**Dataset content:**
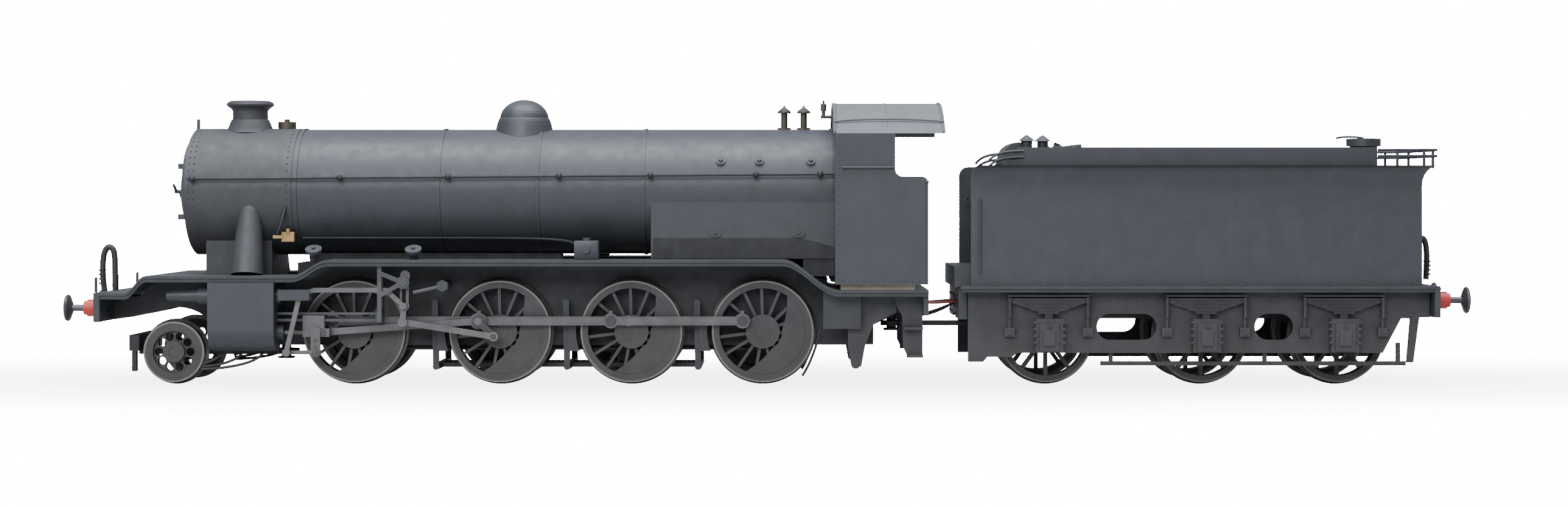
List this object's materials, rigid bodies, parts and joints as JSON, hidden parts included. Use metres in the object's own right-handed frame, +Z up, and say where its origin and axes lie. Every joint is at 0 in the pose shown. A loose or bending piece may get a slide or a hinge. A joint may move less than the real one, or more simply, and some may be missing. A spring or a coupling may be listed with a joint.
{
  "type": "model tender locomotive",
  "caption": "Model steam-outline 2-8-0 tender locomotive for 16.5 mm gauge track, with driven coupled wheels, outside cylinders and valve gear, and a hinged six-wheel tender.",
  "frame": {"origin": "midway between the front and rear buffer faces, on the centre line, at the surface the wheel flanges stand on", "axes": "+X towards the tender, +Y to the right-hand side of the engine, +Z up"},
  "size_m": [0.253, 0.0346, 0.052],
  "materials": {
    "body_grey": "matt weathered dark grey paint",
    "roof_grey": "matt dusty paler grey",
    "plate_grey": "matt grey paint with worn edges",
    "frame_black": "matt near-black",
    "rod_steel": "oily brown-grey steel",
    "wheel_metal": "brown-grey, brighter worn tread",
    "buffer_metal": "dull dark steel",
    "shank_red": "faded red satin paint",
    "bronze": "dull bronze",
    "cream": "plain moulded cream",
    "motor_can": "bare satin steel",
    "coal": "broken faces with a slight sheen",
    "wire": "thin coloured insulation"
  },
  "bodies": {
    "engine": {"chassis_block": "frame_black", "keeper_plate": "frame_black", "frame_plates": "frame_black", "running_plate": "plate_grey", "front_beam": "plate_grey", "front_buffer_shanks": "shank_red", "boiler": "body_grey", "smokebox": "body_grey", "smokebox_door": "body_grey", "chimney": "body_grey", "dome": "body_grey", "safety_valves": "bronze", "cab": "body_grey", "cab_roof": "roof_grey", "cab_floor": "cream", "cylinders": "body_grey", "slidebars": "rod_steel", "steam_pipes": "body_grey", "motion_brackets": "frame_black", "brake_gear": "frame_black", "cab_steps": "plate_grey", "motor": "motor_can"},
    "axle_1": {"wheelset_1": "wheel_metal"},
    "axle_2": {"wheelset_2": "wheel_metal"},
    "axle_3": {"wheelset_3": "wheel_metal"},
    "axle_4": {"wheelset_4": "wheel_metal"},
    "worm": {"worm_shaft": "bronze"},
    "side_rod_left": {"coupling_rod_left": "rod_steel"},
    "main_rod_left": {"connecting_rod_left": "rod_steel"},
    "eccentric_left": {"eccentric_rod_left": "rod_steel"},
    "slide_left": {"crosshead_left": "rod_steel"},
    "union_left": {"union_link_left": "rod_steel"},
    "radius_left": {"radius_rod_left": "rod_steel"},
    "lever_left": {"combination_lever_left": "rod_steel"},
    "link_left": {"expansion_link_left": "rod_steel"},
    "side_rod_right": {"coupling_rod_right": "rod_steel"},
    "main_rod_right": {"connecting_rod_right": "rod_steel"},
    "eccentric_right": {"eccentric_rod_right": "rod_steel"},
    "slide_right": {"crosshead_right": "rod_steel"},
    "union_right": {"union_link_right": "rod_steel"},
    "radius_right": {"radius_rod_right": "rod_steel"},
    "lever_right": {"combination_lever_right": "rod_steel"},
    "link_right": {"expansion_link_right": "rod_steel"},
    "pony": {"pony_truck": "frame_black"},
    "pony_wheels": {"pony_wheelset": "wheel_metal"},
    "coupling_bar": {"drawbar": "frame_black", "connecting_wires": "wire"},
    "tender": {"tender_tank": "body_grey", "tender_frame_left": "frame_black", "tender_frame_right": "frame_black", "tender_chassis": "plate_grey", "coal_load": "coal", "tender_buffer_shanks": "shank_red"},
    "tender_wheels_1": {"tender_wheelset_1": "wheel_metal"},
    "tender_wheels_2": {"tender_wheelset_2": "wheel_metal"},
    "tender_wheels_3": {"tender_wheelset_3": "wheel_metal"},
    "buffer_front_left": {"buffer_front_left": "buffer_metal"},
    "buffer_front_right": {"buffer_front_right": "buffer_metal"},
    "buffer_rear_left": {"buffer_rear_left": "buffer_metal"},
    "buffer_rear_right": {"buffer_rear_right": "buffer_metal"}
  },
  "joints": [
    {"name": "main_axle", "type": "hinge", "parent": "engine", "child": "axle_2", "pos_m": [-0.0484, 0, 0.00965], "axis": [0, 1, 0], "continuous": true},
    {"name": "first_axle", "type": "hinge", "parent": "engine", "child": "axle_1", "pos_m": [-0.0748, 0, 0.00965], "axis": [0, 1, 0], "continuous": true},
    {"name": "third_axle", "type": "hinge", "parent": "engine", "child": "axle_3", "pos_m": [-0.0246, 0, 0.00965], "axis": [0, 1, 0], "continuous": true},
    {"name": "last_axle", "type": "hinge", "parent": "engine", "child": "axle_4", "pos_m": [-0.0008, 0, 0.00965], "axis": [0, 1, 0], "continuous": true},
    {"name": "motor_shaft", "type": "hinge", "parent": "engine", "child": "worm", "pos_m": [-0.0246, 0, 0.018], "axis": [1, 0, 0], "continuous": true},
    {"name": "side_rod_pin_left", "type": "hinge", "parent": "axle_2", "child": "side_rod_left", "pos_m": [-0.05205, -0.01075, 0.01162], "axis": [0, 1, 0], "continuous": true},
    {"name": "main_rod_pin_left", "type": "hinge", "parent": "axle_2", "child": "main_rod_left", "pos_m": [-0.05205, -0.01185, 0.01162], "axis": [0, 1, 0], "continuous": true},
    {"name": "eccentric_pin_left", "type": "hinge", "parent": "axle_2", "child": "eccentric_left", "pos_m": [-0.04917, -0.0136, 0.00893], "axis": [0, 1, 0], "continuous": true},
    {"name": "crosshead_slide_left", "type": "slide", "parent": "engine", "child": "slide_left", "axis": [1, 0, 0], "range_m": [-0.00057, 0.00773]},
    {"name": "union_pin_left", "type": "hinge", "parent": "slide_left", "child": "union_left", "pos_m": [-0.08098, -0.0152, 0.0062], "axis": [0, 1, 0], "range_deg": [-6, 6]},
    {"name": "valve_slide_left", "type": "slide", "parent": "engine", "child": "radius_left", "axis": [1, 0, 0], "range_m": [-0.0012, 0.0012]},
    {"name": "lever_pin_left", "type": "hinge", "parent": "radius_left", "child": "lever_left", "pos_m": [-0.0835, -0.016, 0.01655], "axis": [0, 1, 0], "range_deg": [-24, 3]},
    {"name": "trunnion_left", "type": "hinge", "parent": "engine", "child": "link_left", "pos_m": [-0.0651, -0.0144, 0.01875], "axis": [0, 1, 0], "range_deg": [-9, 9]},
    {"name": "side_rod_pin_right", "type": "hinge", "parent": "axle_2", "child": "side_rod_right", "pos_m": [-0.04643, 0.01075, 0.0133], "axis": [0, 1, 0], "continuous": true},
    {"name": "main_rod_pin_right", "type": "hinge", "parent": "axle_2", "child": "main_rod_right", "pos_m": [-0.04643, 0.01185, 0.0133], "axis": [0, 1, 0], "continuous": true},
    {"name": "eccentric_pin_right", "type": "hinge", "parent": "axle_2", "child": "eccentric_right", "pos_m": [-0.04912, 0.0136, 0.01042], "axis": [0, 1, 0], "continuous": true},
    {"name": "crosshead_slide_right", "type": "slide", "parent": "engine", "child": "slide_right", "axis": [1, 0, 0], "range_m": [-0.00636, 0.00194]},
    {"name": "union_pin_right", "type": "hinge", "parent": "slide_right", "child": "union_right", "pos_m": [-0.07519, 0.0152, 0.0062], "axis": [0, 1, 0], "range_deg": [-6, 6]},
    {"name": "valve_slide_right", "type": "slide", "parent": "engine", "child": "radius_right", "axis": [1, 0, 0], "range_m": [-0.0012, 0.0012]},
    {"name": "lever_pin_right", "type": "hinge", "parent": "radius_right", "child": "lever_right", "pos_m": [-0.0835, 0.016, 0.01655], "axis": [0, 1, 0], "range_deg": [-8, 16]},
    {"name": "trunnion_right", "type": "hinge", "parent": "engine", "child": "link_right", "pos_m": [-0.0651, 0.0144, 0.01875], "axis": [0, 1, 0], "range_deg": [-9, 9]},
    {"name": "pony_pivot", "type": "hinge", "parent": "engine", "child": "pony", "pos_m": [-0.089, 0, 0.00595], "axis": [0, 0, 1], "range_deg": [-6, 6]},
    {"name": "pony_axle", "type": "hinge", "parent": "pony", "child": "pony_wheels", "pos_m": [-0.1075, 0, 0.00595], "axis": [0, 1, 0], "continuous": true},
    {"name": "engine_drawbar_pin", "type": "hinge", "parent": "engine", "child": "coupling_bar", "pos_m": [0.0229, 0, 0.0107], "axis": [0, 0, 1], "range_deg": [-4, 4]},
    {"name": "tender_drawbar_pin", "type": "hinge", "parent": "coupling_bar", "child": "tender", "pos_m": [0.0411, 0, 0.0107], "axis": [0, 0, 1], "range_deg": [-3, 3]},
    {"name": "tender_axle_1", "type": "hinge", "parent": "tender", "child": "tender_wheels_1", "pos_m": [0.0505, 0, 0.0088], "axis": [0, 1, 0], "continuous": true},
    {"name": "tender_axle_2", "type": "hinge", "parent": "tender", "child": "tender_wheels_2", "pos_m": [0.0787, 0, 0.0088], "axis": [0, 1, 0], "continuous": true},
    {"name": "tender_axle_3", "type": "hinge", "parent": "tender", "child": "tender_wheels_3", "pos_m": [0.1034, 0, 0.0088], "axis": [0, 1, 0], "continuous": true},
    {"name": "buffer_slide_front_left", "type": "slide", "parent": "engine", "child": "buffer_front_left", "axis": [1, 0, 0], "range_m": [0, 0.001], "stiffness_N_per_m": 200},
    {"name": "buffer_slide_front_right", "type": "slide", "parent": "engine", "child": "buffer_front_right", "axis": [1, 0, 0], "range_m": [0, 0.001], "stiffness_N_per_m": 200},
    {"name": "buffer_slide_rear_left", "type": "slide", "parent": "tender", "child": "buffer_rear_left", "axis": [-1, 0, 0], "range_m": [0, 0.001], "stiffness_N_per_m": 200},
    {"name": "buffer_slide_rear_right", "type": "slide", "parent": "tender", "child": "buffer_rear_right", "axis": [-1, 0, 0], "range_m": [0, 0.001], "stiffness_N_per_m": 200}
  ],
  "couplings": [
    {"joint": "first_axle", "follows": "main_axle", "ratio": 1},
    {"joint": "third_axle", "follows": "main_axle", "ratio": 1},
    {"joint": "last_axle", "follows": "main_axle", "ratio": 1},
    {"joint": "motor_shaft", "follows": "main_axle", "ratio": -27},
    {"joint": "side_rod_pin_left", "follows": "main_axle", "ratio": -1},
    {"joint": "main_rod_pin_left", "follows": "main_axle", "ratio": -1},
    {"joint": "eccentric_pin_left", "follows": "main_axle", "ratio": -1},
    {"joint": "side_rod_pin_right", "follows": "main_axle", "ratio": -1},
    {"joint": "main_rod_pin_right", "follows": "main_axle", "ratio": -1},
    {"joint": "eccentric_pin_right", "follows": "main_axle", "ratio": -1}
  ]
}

**Problem to solve:** From the data, pick out every line that includes "origin".

**Task response:**
List this object's materials, rigid bodies, parts and joints as JSON, hidden parts included. Use metres in the object's own right-handed frame, +Z up, and say where its origin and axes lie. Every joint is at 0 in the pose shown. A loose or bending piece may get a slide or a hinge. A joint may move less than the real one, or more simply, and some may be missing. A spring or a coupling may be listed with a joint.
  "frame": {"origin": "midway between the front and rear buffer faces, on the centre line, at the surface the wheel flanges stand on", "axes": "+X towards the tender, +Y to the right-hand side of the engine, +Z up"},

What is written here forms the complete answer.